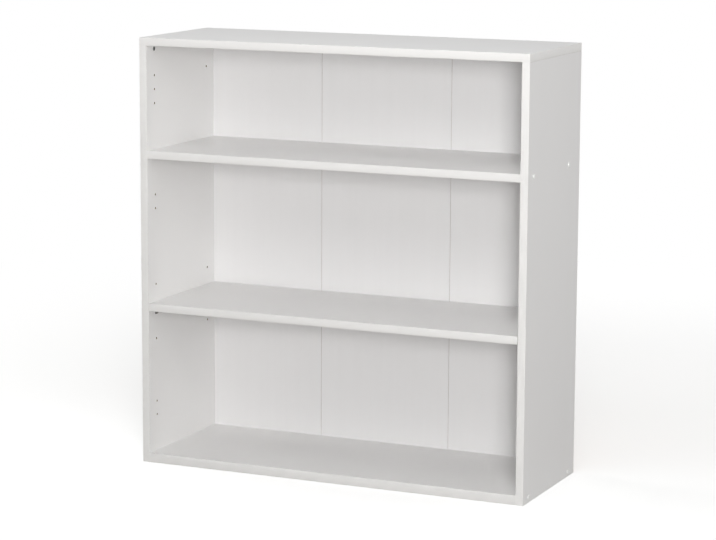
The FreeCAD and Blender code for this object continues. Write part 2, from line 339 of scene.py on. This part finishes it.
def melamine_faced_chipboard(name, thickness_axis):
    """Chipboard with melamine foil pressed on its two faces: satin white, with a broad soft sheen.
    The edges without a band and the drilled holes are raw: pale brown chips, dull and rough."""
    material, tree = new_material(name)
    colours = bpy.context.scene.bookcase_colours
    place = add(tree, "ShaderNodeTexCoord")
    facing_way = add(tree, "ShaderNodeSeparateXYZ", {"Vector": place.outputs["Normal"]})
    across = add(tree, "ShaderNodeMath", {0: facing_way.outputs[thickness_axis]}, operation="ABSOLUTE")
    is_foil = add(tree, "ShaderNodeMath", {0: across, 1: LOOKS}, operation="GREATER_THAN")

    mottle = add(tree, "ShaderNodeTexNoise",
                 {"Vector": place.outputs["Object"], "Scale": per_mm(140), "Detail": 2.0})
    foil = add(tree, "ShaderNodeMix", {"Factor": mottle, "A": tuple(colours.melamine),
                                       "B": darker(colours.melamine, 0.975)}, data_type="RGBA")
    # The pearl grain of the real foil is about 0.4 mm wide; drawn 3 mm wide, so that it can show.
    grain = add(tree, "ShaderNodeTexNoise",
                {"Vector": place.outputs["Object"], "Scale": per_mm(3), "Detail": 3.0})
    sheen = add(tree, "ShaderNodeMapRange", {"Value": grain, "To Min": 0.27, "To Max": 0.37})
    pearl = add(tree, "ShaderNodeMapRange", {"Value": grain, "To Max": 0.004 * MM})

    chips = add(tree, "ShaderNodeTexVoronoi",
                {"Vector": place.outputs["Object"], "Scale": per_mm(2.5)})
    chip = add(tree, "ShaderNodeSeparateColor", {"Color": chips.outputs["Color"]})
    raw = add(tree, "ShaderNodeMix", {"Factor": chip.outputs["Red"], "A": tuple(colours.chipboard),
                                      "B": darker(colours.chipboard, 0.45)}, data_type="RGBA")
    pits = add(tree, "ShaderNodeMapRange", {"Value": chip.outputs["Green"], "To Max": 0.25 * MM})

    colour = add(tree, "ShaderNodeMix", {"Factor": is_foil, "A": raw, "B": foil}, data_type="RGBA")
    rough = add(tree, "ShaderNodeMix", {"Factor": is_foil, "A": 0.85, "B": sheen})
    relief = add(tree, "ShaderNodeMix", {"Factor": is_foil, "A": pits, "B": pearl})
    bump = add(tree, "ShaderNodeBump", {"Height": relief, "Distance": 1.0})
    shader = add(tree, "ShaderNodeBsdfPrincipled",
                 {"Base Color": colour, "Roughness": rough, "Normal": bump, "IOR": 1.5})
    add(tree, "ShaderNodeOutputMaterial", {"Surface": shader})
    return material


def abs_edge_band(name, long_axis):
    """Extruded ABS band, satin white, with faint draw lines along its length."""
    material, tree = new_material(name)
    colours = bpy.context.scene.bookcase_colours
    place = add(tree, "ShaderNodeTexCoord")
    # Real draw lines are about 0.2 mm apart; drawn 1.5 mm apart, so that they can show.
    across, along = per_mm(1.5), per_mm(150)
    scale = [along if axis == long_axis else across for axis in "XYZ"]
    stretched = add(tree, "ShaderNodeMapping", {"Vector": place.outputs["Object"], "Scale": scale})
    lines = add(tree, "ShaderNodeTexNoise", {"Vector": stretched, "Scale": 1.0, "Detail": 2.0})
    colour = add(tree, "ShaderNodeMix", {"Factor": lines, "A": tuple(colours.band),
                                         "B": darker(colours.band, 0.96)}, data_type="RGBA")
    rough = add(tree, "ShaderNodeMapRange", {"Value": lines, "To Min": 0.34, "To Max": 0.46})
    bump = add(tree, "ShaderNodeBump", {"Height": lines, "Distance": 0.01 * MM})
    shader = add(tree, "ShaderNodeBsdfPrincipled",
                 {"Base Color": colour, "Roughness": rough, "Normal": bump, "IOR": 1.54})
    add(tree, "ShaderNodeOutputMaterial", {"Surface": shader})
    return material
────
Your goal »
Extract the complete listing verbatim.

Solved exercise »
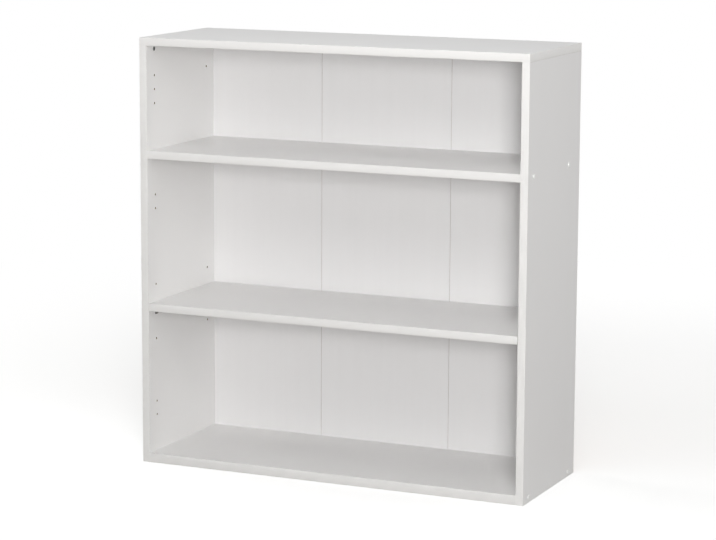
The FreeCAD and Blender code for this object continues. Write part 2, from line 339 of scene.py on. This part finishes it.
def melamine_faced_chipboard(name, thickness_axis):
    """Chipboard with melamine foil pressed on its two faces: satin white, with a broad soft sheen.
    The edges without a band and the drilled holes are raw: pale brown chips, dull and rough."""
    material, tree = new_material(name)
    colours = bpy.context.scene.bookcase_colours
    place = add(tree, "ShaderNodeTexCoord")
    facing_way = add(tree, "ShaderNodeSeparateXYZ", {"Vector": place.outputs["Normal"]})
    across = add(tree, "ShaderNodeMath", {0: facing_way.outputs[thickness_axis]}, operation="ABSOLUTE")
    is_foil = add(tree, "ShaderNodeMath", {0: across, 1: LOOKS}, operation="GREATER_THAN")

    mottle = add(tree, "ShaderNodeTexNoise",
                 {"Vector": place.outputs["Object"], "Scale": per_mm(140), "Detail": 2.0})
    foil = add(tree, "ShaderNodeMix", {"Factor": mottle, "A": tuple(colours.melamine),
                                       "B": darker(colours.melamine, 0.975)}, data_type="RGBA")
    # The pearl grain of the real foil is about 0.4 mm wide; drawn 3 mm wide, so that it can show.
    grain = add(tree, "ShaderNodeTexNoise",
                {"Vector": place.outputs["Object"], "Scale": per_mm(3), "Detail": 3.0})
    sheen = add(tree, "ShaderNodeMapRange", {"Value": grain, "To Min": 0.27, "To Max": 0.37})
    pearl = add(tree, "ShaderNodeMapRange", {"Value": grain, "To Max": 0.004 * MM})

    chips = add(tree, "ShaderNodeTexVoronoi",
                {"Vector": place.outputs["Object"], "Scale": per_mm(2.5)})
    chip = add(tree, "ShaderNodeSeparateColor", {"Color": chips.outputs["Color"]})
    raw = add(tree, "ShaderNodeMix", {"Factor": chip.outputs["Red"], "A": tuple(colours.chipboard),
                                      "B": darker(colours.chipboard, 0.45)}, data_type="RGBA")
    pits = add(tree, "ShaderNodeMapRange", {"Value": chip.outputs["Green"], "To Max": 0.25 * MM})

    colour = add(tree, "ShaderNodeMix", {"Factor": is_foil, "A": raw, "B": foil}, data_type="RGBA")
    rough = add(tree, "ShaderNodeMix", {"Factor": is_foil, "A": 0.85, "B": sheen})
    relief = add(tree, "ShaderNodeMix", {"Factor": is_foil, "A": pits, "B": pearl})
    bump = add(tree, "ShaderNodeBump", {"Height": relief, "Distance": 1.0})
    shader = add(tree, "ShaderNodeBsdfPrincipled",
                 {"Base Color": colour, "Roughness": rough, "Normal": bump, "IOR": 1.5})
    add(tree, "ShaderNodeOutputMaterial", {"Surface": shader})
    return material


def abs_edge_band(name, long_axis):
    """Extruded ABS band, satin white, with faint draw lines along its length."""
    material, tree = new_material(name)
    colours = bpy.context.scene.bookcase_colours
    place = add(tree, "ShaderNodeTexCoord")
    # Real draw lines are about 0.2 mm apart; drawn 1.5 mm apart, so that they can show.
    across, along = per_mm(1.5), per_mm(150)
    scale = [along if axis == long_axis else across for axis in "XYZ"]
    stretched = add(tree, "ShaderNodeMapping", {"Vector": place.outputs["Object"], "Scale": scale})
    lines = add(tree, "ShaderNodeTexNoise", {"Vector": stretched, "Scale": 1.0, "Detail": 2.0})
    colour = add(tree, "ShaderNodeMix", {"Factor": lines, "A": tuple(colours.band),
                                         "B": darker(colours.band, 0.96)}, data_type="RGBA")
    rough = add(tree, "ShaderNodeMapRange", {"Value": lines, "To Min": 0.34, "To Max": 0.46})
    bump = add(tree, "ShaderNodeBump", {"Height": lines, "Distance": 0.01 * MM})
    shader = add(tree, "ShaderNodeBsdfPrincipled",
                 {"Base Color": colour, "Roughness": rough, "Normal": bump, "IOR": 1.54})
    add(tree, "ShaderNodeOutputMaterial", {"Surface": shader})
    return material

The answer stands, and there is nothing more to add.